» **THE PROBLEM**: Collect all lines from the listing that include the string "FreeCAD".

── RECORD EXTRACTS ──

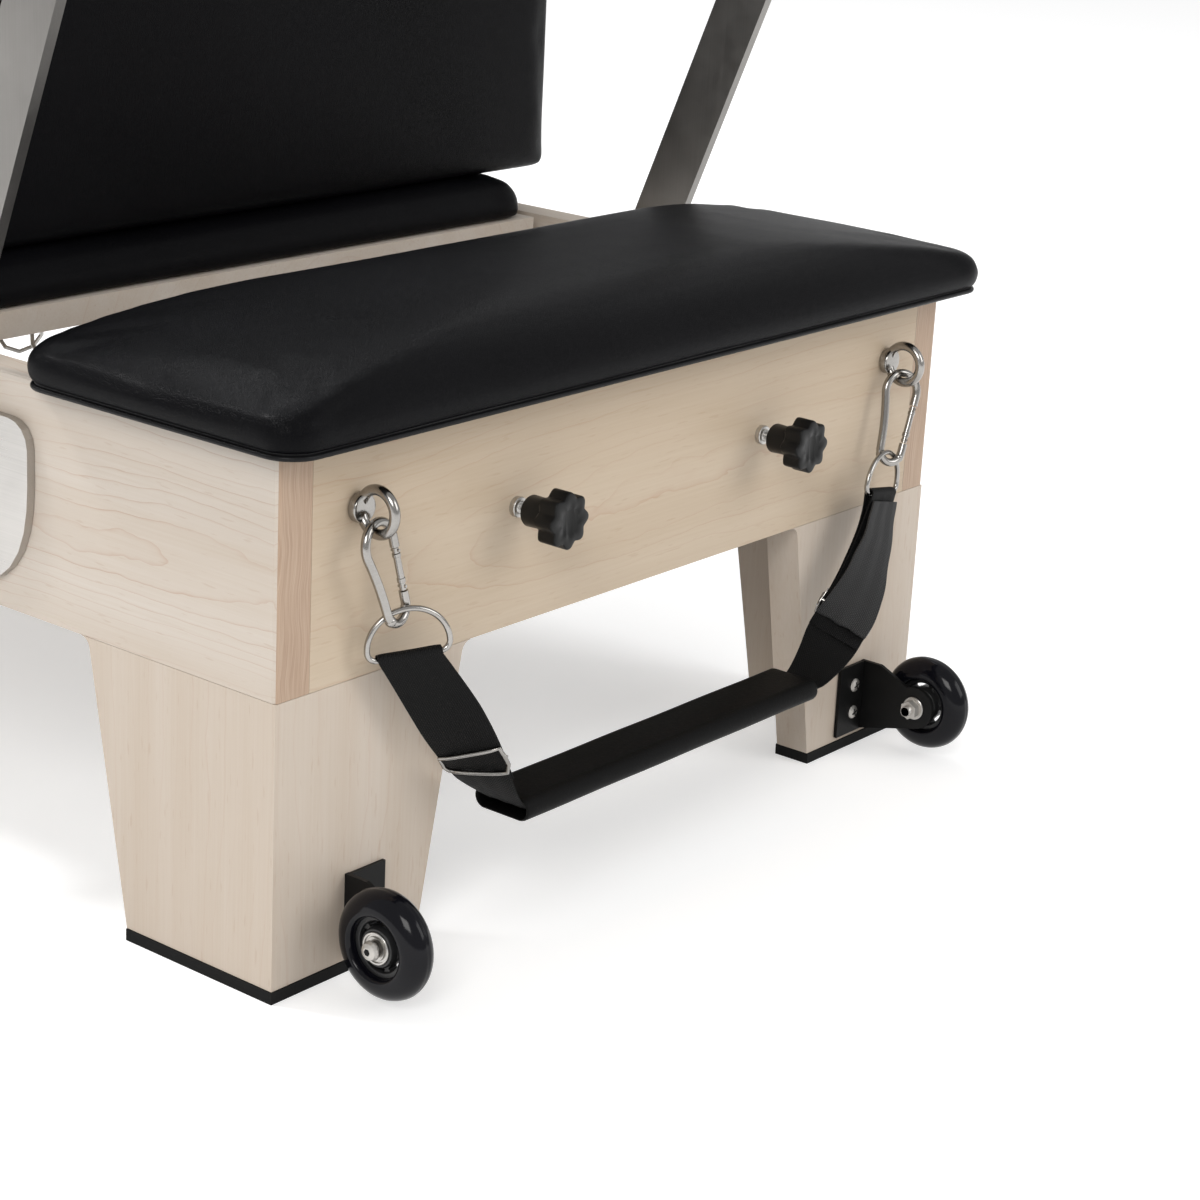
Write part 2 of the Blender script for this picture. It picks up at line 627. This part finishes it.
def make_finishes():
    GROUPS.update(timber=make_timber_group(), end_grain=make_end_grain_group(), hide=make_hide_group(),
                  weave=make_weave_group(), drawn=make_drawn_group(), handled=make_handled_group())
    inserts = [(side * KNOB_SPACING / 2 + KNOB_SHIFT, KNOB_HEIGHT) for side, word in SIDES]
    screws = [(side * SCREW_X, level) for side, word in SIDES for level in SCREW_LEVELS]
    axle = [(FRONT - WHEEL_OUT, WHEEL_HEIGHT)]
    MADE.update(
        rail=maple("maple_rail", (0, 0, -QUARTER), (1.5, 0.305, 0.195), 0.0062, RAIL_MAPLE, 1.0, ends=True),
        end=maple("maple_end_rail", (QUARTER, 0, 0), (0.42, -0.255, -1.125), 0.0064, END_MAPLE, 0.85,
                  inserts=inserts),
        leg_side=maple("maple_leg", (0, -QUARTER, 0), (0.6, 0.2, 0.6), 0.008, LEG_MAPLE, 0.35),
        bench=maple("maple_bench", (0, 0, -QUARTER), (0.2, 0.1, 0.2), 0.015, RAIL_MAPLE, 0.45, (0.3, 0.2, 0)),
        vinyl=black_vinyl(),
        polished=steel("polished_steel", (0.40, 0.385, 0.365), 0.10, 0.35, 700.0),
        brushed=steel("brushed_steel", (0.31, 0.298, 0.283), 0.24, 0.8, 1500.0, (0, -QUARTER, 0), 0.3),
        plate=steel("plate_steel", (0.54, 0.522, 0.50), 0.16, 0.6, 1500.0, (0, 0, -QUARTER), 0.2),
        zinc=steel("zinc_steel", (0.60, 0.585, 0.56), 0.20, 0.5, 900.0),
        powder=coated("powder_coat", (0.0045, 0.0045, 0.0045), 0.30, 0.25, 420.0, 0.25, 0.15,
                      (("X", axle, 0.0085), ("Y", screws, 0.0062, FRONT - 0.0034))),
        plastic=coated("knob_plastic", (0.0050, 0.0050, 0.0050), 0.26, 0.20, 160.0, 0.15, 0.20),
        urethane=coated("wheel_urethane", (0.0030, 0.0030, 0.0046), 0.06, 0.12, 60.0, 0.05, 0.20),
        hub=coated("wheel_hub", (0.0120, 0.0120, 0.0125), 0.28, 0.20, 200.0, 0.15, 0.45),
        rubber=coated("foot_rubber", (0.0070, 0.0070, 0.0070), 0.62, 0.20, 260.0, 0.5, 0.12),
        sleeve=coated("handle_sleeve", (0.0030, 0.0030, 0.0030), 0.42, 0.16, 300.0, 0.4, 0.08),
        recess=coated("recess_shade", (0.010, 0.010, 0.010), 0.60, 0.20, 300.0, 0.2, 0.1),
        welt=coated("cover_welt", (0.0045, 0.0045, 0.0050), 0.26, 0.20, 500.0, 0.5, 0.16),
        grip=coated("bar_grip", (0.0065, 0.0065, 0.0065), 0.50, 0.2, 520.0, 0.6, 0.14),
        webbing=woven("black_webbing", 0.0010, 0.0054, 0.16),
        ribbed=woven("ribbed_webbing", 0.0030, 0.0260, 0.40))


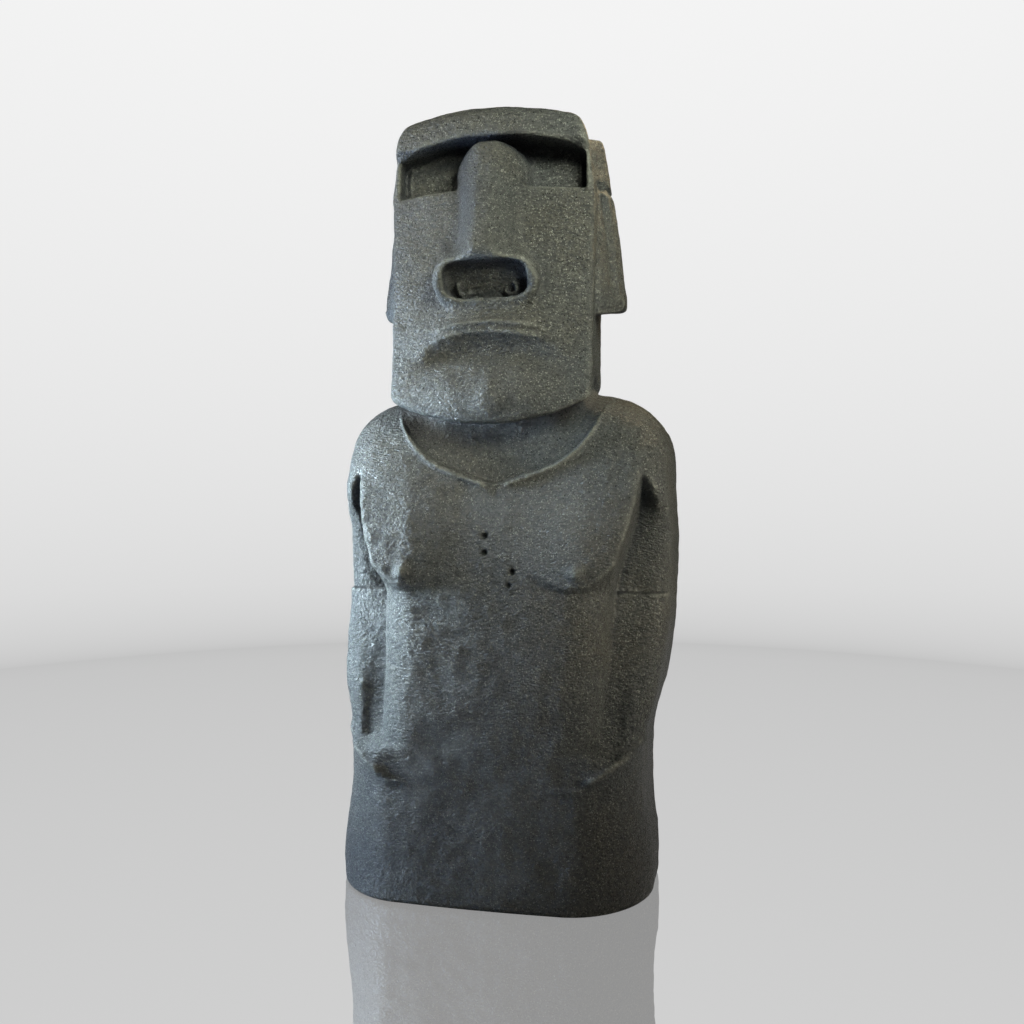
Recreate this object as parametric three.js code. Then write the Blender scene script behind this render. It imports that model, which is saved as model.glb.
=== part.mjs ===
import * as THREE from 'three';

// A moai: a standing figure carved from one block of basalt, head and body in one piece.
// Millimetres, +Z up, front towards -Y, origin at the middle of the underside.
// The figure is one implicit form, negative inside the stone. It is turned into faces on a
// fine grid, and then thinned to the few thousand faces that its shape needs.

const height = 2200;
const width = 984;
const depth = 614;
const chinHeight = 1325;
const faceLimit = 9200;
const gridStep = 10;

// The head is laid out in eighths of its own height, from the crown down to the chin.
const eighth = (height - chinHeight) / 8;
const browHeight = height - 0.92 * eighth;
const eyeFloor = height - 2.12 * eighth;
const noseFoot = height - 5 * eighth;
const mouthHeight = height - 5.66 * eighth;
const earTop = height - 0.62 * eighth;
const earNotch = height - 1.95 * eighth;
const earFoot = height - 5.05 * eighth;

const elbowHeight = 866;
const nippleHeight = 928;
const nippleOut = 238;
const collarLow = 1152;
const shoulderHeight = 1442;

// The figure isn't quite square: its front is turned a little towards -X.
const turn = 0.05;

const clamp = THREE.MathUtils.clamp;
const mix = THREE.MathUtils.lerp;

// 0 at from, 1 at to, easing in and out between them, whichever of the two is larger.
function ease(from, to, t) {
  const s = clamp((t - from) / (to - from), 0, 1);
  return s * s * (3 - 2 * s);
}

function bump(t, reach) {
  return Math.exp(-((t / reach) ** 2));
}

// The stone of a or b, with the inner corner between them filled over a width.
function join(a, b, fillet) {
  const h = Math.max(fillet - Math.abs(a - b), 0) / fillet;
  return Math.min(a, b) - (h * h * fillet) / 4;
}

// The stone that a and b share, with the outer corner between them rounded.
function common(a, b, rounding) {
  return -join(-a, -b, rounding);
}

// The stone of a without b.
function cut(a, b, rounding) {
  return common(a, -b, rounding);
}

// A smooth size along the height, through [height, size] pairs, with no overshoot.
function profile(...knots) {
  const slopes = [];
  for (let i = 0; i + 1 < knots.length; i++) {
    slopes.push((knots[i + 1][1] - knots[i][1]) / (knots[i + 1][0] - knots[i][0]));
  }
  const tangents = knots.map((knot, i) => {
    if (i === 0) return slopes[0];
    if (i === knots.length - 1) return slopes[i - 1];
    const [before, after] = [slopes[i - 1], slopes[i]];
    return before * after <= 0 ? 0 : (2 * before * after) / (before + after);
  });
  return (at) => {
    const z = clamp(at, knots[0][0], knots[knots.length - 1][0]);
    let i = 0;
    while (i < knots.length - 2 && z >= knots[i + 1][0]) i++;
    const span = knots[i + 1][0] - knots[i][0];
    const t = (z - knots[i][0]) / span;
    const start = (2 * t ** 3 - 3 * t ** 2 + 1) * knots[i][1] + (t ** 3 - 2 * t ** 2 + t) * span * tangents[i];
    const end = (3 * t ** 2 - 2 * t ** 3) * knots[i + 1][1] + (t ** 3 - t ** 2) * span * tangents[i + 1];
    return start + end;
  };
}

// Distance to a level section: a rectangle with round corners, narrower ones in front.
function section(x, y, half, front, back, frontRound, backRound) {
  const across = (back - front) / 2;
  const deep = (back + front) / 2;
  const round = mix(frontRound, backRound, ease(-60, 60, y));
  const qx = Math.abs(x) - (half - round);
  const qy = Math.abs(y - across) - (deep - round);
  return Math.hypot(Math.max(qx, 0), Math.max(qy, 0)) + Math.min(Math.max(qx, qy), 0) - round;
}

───
── RECORD EXTRACTS ──

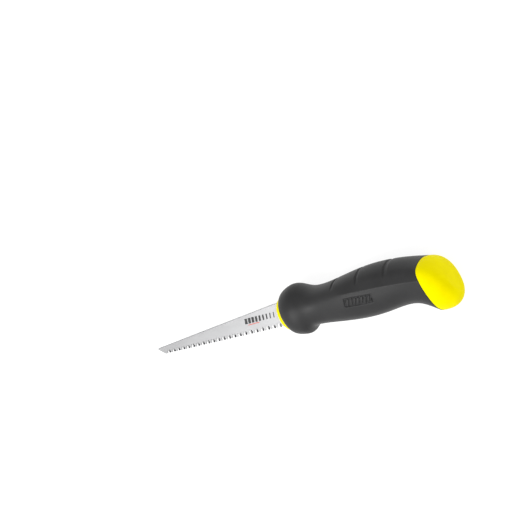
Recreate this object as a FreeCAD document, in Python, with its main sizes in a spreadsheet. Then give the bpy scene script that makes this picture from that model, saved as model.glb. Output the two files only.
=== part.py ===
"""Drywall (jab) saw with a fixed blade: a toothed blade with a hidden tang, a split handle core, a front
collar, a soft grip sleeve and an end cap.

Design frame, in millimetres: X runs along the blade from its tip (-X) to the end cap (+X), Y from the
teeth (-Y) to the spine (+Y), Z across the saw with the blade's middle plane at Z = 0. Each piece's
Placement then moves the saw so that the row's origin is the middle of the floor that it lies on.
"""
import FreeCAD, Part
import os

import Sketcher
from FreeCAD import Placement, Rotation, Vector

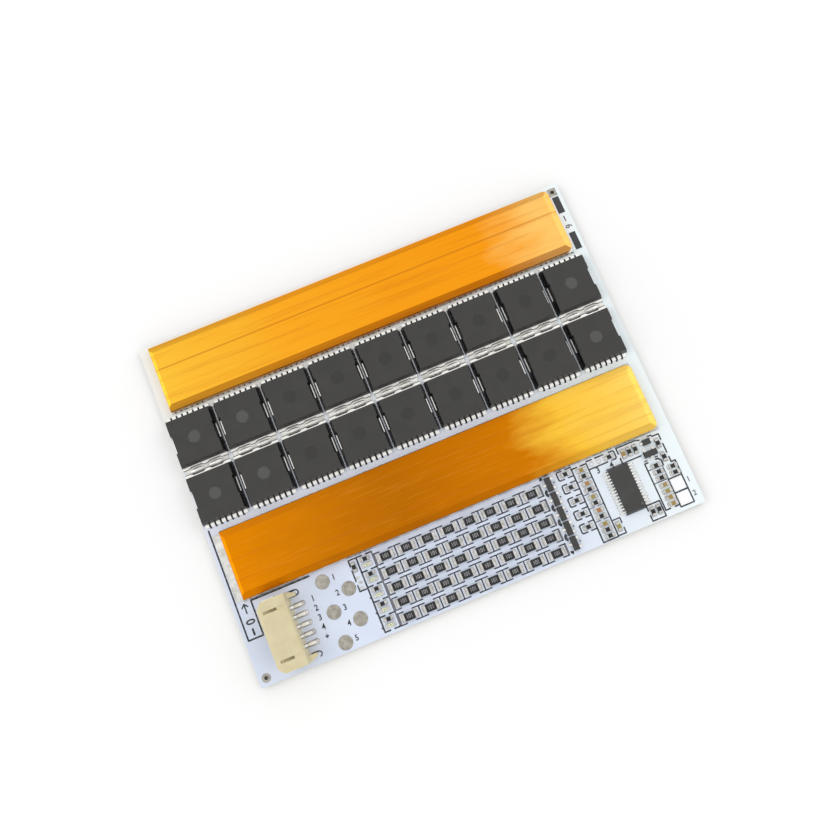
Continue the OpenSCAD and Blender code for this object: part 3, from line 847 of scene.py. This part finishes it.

───

» **EXERCISE OUTPUT**:
Recreate this object as a FreeCAD document, in Python, with its main sizes in a spreadsheet. Then give the bpy scene script that makes this picture from that model, saved as model.glb. Output the two files only.
import FreeCAD, Part
from FreeCAD import Placement, Rotation, Vector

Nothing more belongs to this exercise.